Find common interests

The truth is that your date and your friends already like one thing in common, and that is you!

Since they both love you, it is very possible that they also have other common interests. Try to look for common hobbies that can help them spend more time together.

Explain each other’s side

If you can explain it well, try to tell them the other one’s point of view. Let them know that you appreciate having people who care for you and you truly want them to get along.

It’s very natural for some misunderstandings to arise in the early part of your relationship. Remember that you are still giving them the chance to know each other. As they gradually start seeing where the other one is coming from, it would be easier for them to click and maybe even become good friends, too!

Reassure them both

Give your friends, (or your jealous best friend) an assurance that you won’t be leaving them. Although your time together may not be as long as before, let them know you will keep in touch and still be a part of their lives. After all, a friend should love at all times, right?

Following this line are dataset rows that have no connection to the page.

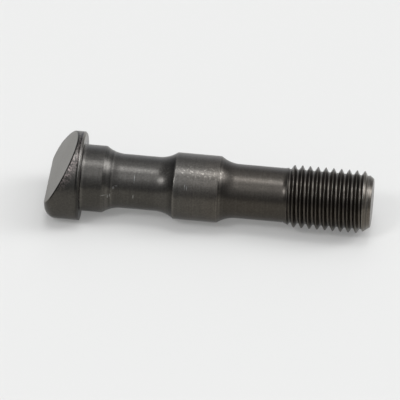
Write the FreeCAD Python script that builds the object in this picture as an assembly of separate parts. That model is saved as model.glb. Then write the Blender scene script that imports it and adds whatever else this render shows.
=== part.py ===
import FreeCAD, Part

import math
import os

from FreeCAD import Vector

# Connecting rod bolt: a round head with one flat side and a slanted top, then a turned shank
# with two pilot shoulders, two thinner waists and a threaded end.
# Sizes are in millimetres. X runs along the bolt, with the head at -X and the thread at +X.
# Z is up. The bolt lies on the flat of its head, and the origin is under its middle.
# The fine thread is left out: its length is a plain cylinder of the thread's outer diameter.

# Head
head_dia = 17.6
head_height = 6.8
flat_beyond_pilot = 0.1
flat_corner_radius = 5.3
head_top_radius = 2.3
slant_angle = 28.3
ridge_below_axis = 1.5
slant_edge_radius = 0.25
seat_edge_chamfer = 0.3

# Pilot shoulders, which fit closely in the bores of the rod and its cap
pilot_dia = 12.8
head_pilot_length = 4.1
middle_pilot_length = 8.4

# Waists between the shoulders, and the hollow curves that lead down to them
waist_dia = 10.4
waist_curve_radius = 6.0
first_waist_length = 13.7
second_waist_length = 14.5

# Thread
thread_dia = 12.0
thread_length = 14.9
thread_flare_radius = 2.7
end_dia = 9.3
end_chamfer_length = 1.9

# How far cutting tools and joined ends reach past the surface that they meet
overlap = 0.8

# Two places or directions that differ by less than this count as one
same_place = 1e-4

head_radius = head_dia / 2
pilot_radius = pilot_dia / 2
waist_radius = waist_dia / 2
thread_radius = thread_dia / 2
axis_height = pilot_radius + flat_beyond_pilot

# Rim that is left where the slanted face comes nearest to the seat, and the fillet that fits on it
thin_rim = head_height - (head_radius + ridge_below_axis) * math.tan(math.radians(slant_angle))
slant_fillet = min(slant_edge_radius, thin_rim / 4)

# Stations along the shank, measured from the face under the head
head_pilot_end = head_pilot_length
middle_pilot_start = head_pilot_end + first_waist_length
middle_pilot_end = middle_pilot_start + middle_pilot_length
thread_start = middle_pilot_end + second_waist_length
shank_end = thread_start + thread_length


def curve_length(radius, step):
    """Length along the axis of a hollow curve that climbs a step from the waist."""
    return math.sqrt(radius ** 2 - (radius - step) ** 2)


def hollow_curve(start, end, radius):
    """Arc between two points of the outline that leaves the waist without a corner."""
    foot = min(start, end, key=lambda point: point.z)
    top = max(start, end, key=lambda point: point.z)
    half_angle = math.asin((top.x - foot.x) / radius) / 2
    middle = foot + Vector(radius * math.sin(half_angle), 0, radius * (1 - math.cos(half_angle)))
    return Part.Arc(start, middle, end).toShape()


def turned_shank():
    """The shank: one outline turned about the axis, ending inside the head."""
    neck = curve_length(waist_curve_radius, pilot_radius - waist_radius)
    flare = curve_length(thread_flare_radius, thread_radius - waist_radius)
    outline = [
        (-overlap, 0, None),
        (-overlap, pilot_radius, None),
        (head_pilot_end, pilot_radius, None),
        (head_pilot_end + neck, waist_radius, waist_curve_radius),
        (middle_pilot_start - neck, waist_radius, None),
        (middle_pilot_start, pilot_radius, waist_curve_radius),
        (middle_pilot_end, pilot_radius, None),
        (middle_pilot_end + neck, waist_radius, waist_curve_radius),
        (thread_start - flare, waist_radius, None),
        (thread_start, thread_radius, thread_flare_radius),
        (shank_end - end_chamfer_length, thread_radius, None),
        (shank_end, end_dia / 2, None),
        (shank_end, 0, None),
    ]
    edges = []
    for (from_x, from_r, _), (to_x, to_r, curve) in zip(outline, outline[1:]):
        start = Vector(from_x, 0, from_r)
        end = Vector(to_x, 0, to_r)
        edges.append(hollow_curve(start, end, curve) if curve else Part.makeLine(start, end))
    edges.append(Part.makeLine(end, Vector(-overlap, 0, 0)))
    return Part.Face(Part.Wire(edges)).revolve(Vector(0, 0, 0), Vector(1, 0, 0), 360)


def head_outline():
    """Outline of the head across the axis: a circle with one flat and two rounded corners."""
    down = axis_height - flat_corner_radius
    side = math.sqrt((head_radius - flat_corner_radius) ** 2 - down ** 2)
    meet = head_radius / (head_radius - flat_corner_radius)
    corner_angle = (math.atan2(-down, side) - math.pi / 2) / 2
    bulge_y = side + flat_corner_radius * math.cos(corner_angle)
    bulge_z = -down + flat_corner_radius * math.sin(corner_angle)
    points = {}
    for sign in (-1, 1):
        points[sign] = [
            Vector(0, sign * side * meet, -down * meet),
            Vector(0, sign * bulge_y, bulge_z),
            Vector(0, sign * side, -axis_height),
        ]
    return Part.Wire([
        Part.Arc(points[-1][0], Vector(0, 0, head_radius), points[1][0]).toShape(),
        Part.Arc(*points[1]).toShape(),
        Part.makeLine(points[1][2], points[-1][2]),
        Part.Arc(*reversed(points[-1])).toShape(),
    ])


def level_edges(shape, level):
    """Edges of a shape that lie wholly at one station along the axis."""
    found = []
    for edge in shape.Edges:
        box = edge.BoundBox
        if max(abs(box.XMin - level), abs(box.XMax - level)) < same_place:
            found.append(edge)
    return found


def slant_cutter():
    """Wedge that takes the slanted top off the head, upward from the ridge."""
    slope = math.tan(math.radians(slant_angle))
    rise = head_dia + ridge_below_axis
    lead_x = -head_height - overlap
    lead_z = -ridge_below_axis - overlap / slope
    corners = [
        Vector(lead_x, -head_dia, lead_z),
        Vector(-head_height + rise * slope, -head_dia, rise - ridge_below_axis),
        Vector(lead_x, -head_dia, rise - ridge_below_axis),
    ]
    wedge = Part.Face(Part.makePolygon(corners + corners[:1]))
    return wedge.extrude(Vector(0, 2 * head_dia, 0))


def seat_edge_cutter():
    """Ring that bevels the round part of the rim next to the seat, as a lathe does."""
    corners = [
        Vector(-seat_edge_chamfer - overlap, 0, head_radius + overlap),
        Vector(overlap, 0, head_radius - seat_edge_chamfer - overlap),
        Vector(overlap, 0, head_radius + overlap),
    ]
    ring = Part.Face(Part.makePolygon(corners + corners[:1]))
    return ring.revolve(Vector(0, 0, 0), Vector(1, 0, 0), 360)


def bolt_head():
    """Head: rounded at the top, cut on the slant, with its sharp edges broken."""
    head = Part.Face(head_outline()).extrude(Vector(-head_height, 0, 0))
    head = head.makeFillet(head_top_radius, level_edges(head, -head_height))
    head = head.cut(slant_cutter()).cut(seat_edge_cutter())
    normal = Vector(-math.cos(math.radians(slant_angle)), 0, math.sin(math.radians(slant_angle)))
    slants = [face for face in head.Faces if face.normalAt(0, 0).isEqual(normal, same_place)]
    return head.makeFillet(slant_fillet, slants[0].Edges)


def whole_bolt():
    """Head and threaded shank as one solid, set in the middle of the frame."""
    bolt = bolt_head().fuse(turned_shank()).removeSplitter()
    bolt = bolt.Solids[0]
    bolt.translate(Vector((head_height - shank_end) / 2, 0, axis_height))
    return bolt


os.makedirs("parts", exist_ok=True)
whole_bolt().exportStep("parts/rod_bolt.step")
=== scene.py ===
import math
from functools import partial

import bmesh
import bpy
import numpy as np
from mathutils import Matrix, Vector


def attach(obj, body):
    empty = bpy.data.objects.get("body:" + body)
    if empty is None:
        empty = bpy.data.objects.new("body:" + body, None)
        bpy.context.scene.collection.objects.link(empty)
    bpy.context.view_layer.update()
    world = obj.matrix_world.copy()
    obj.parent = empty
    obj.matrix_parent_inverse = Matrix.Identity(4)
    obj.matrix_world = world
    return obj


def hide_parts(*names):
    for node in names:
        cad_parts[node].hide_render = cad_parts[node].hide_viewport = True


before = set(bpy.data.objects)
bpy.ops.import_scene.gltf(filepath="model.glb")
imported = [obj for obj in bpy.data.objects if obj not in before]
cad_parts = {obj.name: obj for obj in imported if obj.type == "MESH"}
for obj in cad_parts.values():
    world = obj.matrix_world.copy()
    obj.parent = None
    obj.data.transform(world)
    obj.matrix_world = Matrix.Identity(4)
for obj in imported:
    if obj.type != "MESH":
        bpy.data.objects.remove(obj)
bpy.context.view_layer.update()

# A connecting rod bolt lying on a pale table. The shank with its two pilot shoulders, two
# waists and thread is turned from one outline by Geometry Nodes, the head is built in mesh
# code, and both are welded into one closed skin that stands for the solid rod_bolt.
# Sizes are in millimetres, as in the part's own source, and MM turns them into metres.
# Stations are measured along the bolt from the seat, the face under the head, to the thread.

MM = 0.001

# Head
HEAD_RADIUS = 8.8
HEAD_HEIGHT = 6.8
FLAT_CORNER_RADIUS = 5.3
HEAD_TOP_RADIUS = 2.3
SLANT_ANGLE = math.radians(28.3)
RIDGE_BELOW_AXIS = 1.5
SEAT_EDGE_CHAMFER = 0.3

# Rounds on the head: the edge of the slanted face at the rim, the ridge where that face meets
# the rounded top, and the fillet where the head pilot meets the seat
SLANT_EDGE_ROUND = 0.16
RIDGE_ROUND = 0.09
SEAT_FILLET = 0.2

# The chamfer at the seat fades to this along the flat, which the lathe didn't reach.
LEAST_CHAMFER = 0.03

# Shank
PILOT_RADIUS = 6.4
WAIST_RADIUS = 5.2
THREAD_RADIUS = 6.0
END_RADIUS = 4.65
NECK_RADIUS = 6.0
FLARE_RADIUS = 2.7
HEAD_PILOT_END = 4.1
MIDDLE_PILOT_START = 17.8
MIDDLE_PILOT_END = 26.2
# The flare into the thread lies 0.4 mm nearer to the head than in the solid, as photographed.
THREAD_START = 40.3
SHANK_END = 55.6
END_CHAMFER = 1.9
THREAD_END = SHANK_END - END_CHAMFER

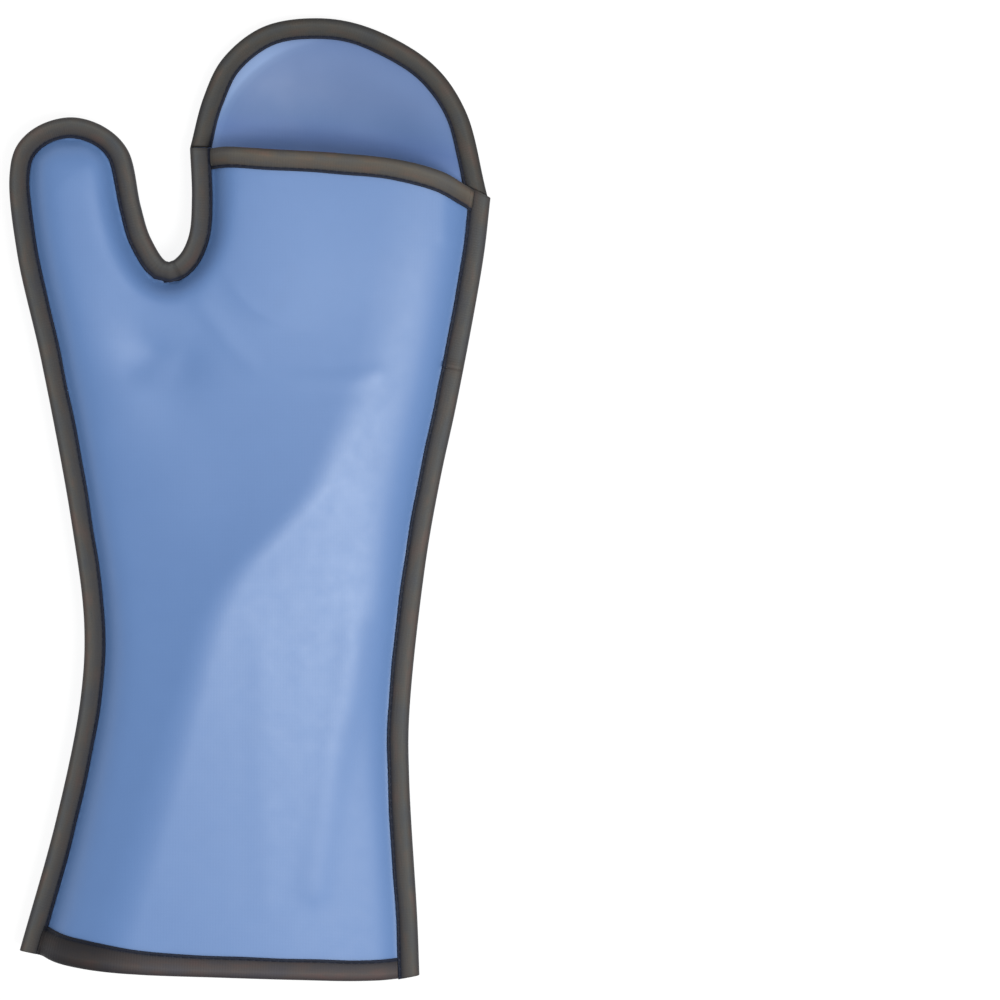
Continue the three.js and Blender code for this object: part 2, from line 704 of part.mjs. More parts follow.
const glove = new THREE.Group();
glove.name = 'lead_lined_glove';
glove.add(panel('palm_panel', palmChain, palmHeight, PALM_MESH, creaseExtra, 0x7d99c6));
glove.add(panel('back_panel', backChain, backHeight, BACK_MESH, [], 0x7488b2));
glove.add(seamTape('thumb_side_binding', sidePath, thumbRuns, { start: hemAtThumb }, 0x4a4749));
glove.add(seamTape('hand_side_binding', sidePath, handRuns, { end: mouthAtHand }, 0x514e4e));
glove.add(seamTape('little_finger_binding_lower', littlePath, lowerRuns, { start: hemAtLittle }, 0x504d4e));
glove.add(seamTape('little_finger_binding_upper', littlePath, upperRuns, { end: mouthAtLittle }, 0x575352));
glove.add(edgeTape('half_moon_binding', moonPath, moonRuns, backHeight,
  { start: mouthAtHand, end: mouthAtLittle }, { side: 0, start: 0, end: 0 }, 0x454344));
glove.add(edgeTape('palm_mouth_binding', mouthPath, mouthRuns, palmHeight,
  { start: alongHand, end: alongLittleTop }, { side: -1, start: 1.5 * RAW, end: 1.5 * RAW }, 0x5c5854));
glove.add(edgeTape('palm_cuff_binding', hemPath, hemPalmRuns, palmHeight,
  { start: alongThumb, end: alongLittleHem }, { side: -1, start: 1.9 * RAW, end: 3 * RAW }, 0x4c494c));
glove.add(edgeTape('back_cuff_binding', hemPath, hemBackRuns, backHeight,
  { start: alongThumb, end: alongLittleHem }, { side: 1, start: 1.9 * RAW, end: 3 * RAW }, 0x4c494c));

export default glove;
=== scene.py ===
"""Looks of the lead lined open palm glove, which lies palm side up on its back panel.

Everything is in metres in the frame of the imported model: +X towards the little finger,
+Y towards the fingertips, +Z up from the surface. Outline rows are in shares, as in the
part's source: up in 962nds of LENGTH from the hem, side in 480ths of WIDTH from the middle.
"""

import math
import random
from collections import namedtuple

import bpy
import numpy as np
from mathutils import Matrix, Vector
from mathutils.geometry import delaunay_2d_cdt


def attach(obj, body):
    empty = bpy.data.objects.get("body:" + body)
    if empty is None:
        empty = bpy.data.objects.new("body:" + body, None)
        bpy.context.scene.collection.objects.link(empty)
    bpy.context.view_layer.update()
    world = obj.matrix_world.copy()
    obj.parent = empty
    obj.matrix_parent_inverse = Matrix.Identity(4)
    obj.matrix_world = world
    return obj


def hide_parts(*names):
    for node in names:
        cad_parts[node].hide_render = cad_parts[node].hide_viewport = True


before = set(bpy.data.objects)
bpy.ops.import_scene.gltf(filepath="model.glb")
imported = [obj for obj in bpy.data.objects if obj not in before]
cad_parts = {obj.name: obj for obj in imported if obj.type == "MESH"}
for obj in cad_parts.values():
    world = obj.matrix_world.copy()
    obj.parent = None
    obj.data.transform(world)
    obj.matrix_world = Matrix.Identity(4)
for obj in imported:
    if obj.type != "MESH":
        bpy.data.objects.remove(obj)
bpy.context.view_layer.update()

# Named sizes
LENGTH = 0.400         # hem to the tip of the finger half-moon
WIDTH = 0.200          # thumb side to little finger side, at the widest
WALL = 0.002           # sheet of each panel
TAPE = 0.001           # thickness of the binding tape
TAPE_WIDTH = 0.008     # width of tape on each face of the part
SEEN_WIDTH = 0.0088    # and with the rolled free edge of the real tape
GAP = 0.0003
EDGE_GAP = 0.0004
CROWN = 0.026          # tallest rise of the palm panel above its seams
SEAM_LIFT = 0.011      # height of the seam above the surface at the palm
FLANGE = TAPE_WIDTH + 4 * GAP
RAW = TAPE + EDGE_GAP
HALF_PAIR = (WALL + GAP) / 2
RIM_RISE = 0.15
HEM_RISE = 0.08
TOUCH = 0.00008        # clearance of a tape's free edge over the cloth
MM = 0.001
POINTS_A_ROW = 20      # points of a curve for each row of its table
SEAM_POINTS = 4        # a seam's line keeps one of so many of the curve's points
TANGENT_STEP = 1.2 * MM
NORMAL_STEP = 0.4 * MM

# Outline rows of the finished edges: side, up
THUMB_AND_HAND = [
    (-230, 29), (-193, 161), (-169, 279), (-165, 354), (-178, 459),
    (-208, 619), (-232, 725), (-240, 803), (-233, 833), (-212, 853),
    (-178, 862), (-145, 852), (-122, 829), (-109, 773), (-99, 741),
    (-82, 717), (-71, 723), (-61, 743), (-58, 781), (-60, 831),
]
THUMB_TIP_ROW = 10
CROTCH_ROW = 15
LITTLE_FINGER = [
    (169, 4), (167, 59), (159, 199), (159, 264), (175, 414),
    (190, 500), (207, 579), (233, 721), (240, 781),
]
TAPE_JOIN_UP = 606
HALF_MOON = [
    (-60, 832), (-47, 882), (-28, 921), (12, 953), (68, 962),
    (120, 952), (182, 916), (215, 869), (236, 787),
]
MOUTH = [
    (-60, 831), (-30, 830.5), (20, 827), (90, 823),
    (150, 816.5), (192, 805.5), (216, 793), (240, 781),
]
HEM = [
    (-230, 29), (-180, 18.4), (-108, 11), (-30, 7),
    (50, 3), (110, 0), (150, 0.5), (169, 4),
]
CREASE = [
    (-190, 0), (-168, 79), (-144, 179), (-112, 259), (-72, 339), (-16, 419),
    (42, 465), (82, 499), (112, 579), (138, 640), (154, 700), (164, 779),
]

# Cross-section of the palm panel along the glove, in shares of LENGTH, CROWN and WIDTH
FORM_COLUMNS = ("up", "crown", "reach", "roll", "roll_over", "fall", "soft", "flank")
FORM = [
    (0.00, 1.00, 0.74, 0.30, 0.15, 3.6, 0.22, 3.6),
    (0.08, 1.00, 0.685, 0.32, 0.15, 3.0, 0.20, 3.4),
    (0.19, 0.98, 0.62, 0.30, 0.12, 2.4, 0.16, 2.8),
    (0.29, 0.95, 0.54, 0.22, 0.07, 2.0, 0.12, 2.2),
    (0.39, 0.91, 0.45, 0.17, 0.05, 1.5, 0.10, 1.7),
    (0.49, 0.84, 0.29, 0.16, 0.045, 0.9, 0.10, 0.9),
    (0.56, 0.71, 0.23, 0.15, 0.045, 0.6, 0.10, 0.7),
    (0.63, 0.57, 0.19, 0.13, 0.045, 0.3, 0.10, 0.7),
    (0.69, 0.49, 0.17, 0.12, 0.045, 0.0, 0.11, 0.9),
    (0.75, 0.47, 0.16, 0.11, 0.045, -0.2, 0.12, 1.0),
    (0.87, 0.47, 0.155, 0.10, 0.045, -0.2, 0.16, 1.1),
]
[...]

On the part of your date, let your special someone know that they don't need to compete with your friends. You saw something good and beautiful in him or her and you are determined to stand up and to do what you can to protect your relationship.

Give them time

Don’t force them to make up and immediately like each other. Give them time. Let each relationship unfold naturally as it should.

Respect their feelings for now but take every opportunity for them to get to know each other. Who knows? It may not take too long for them to become close friends. 

Final thoughts

Some people get along quickly, and some relationships take time to build and bear fruit. It may take longer, but that doesn’t mean it won't be deep and meaningful.

As you and your date navigate this crucial time to engage with the people who matter most to you, gather every fruit that can help your relationship grow. Don’t force things to happen before their time, but don’t give up either!

Through perseverance, understanding, and patience seasoned with love, you can keep the people who make your life beautiful and worth living.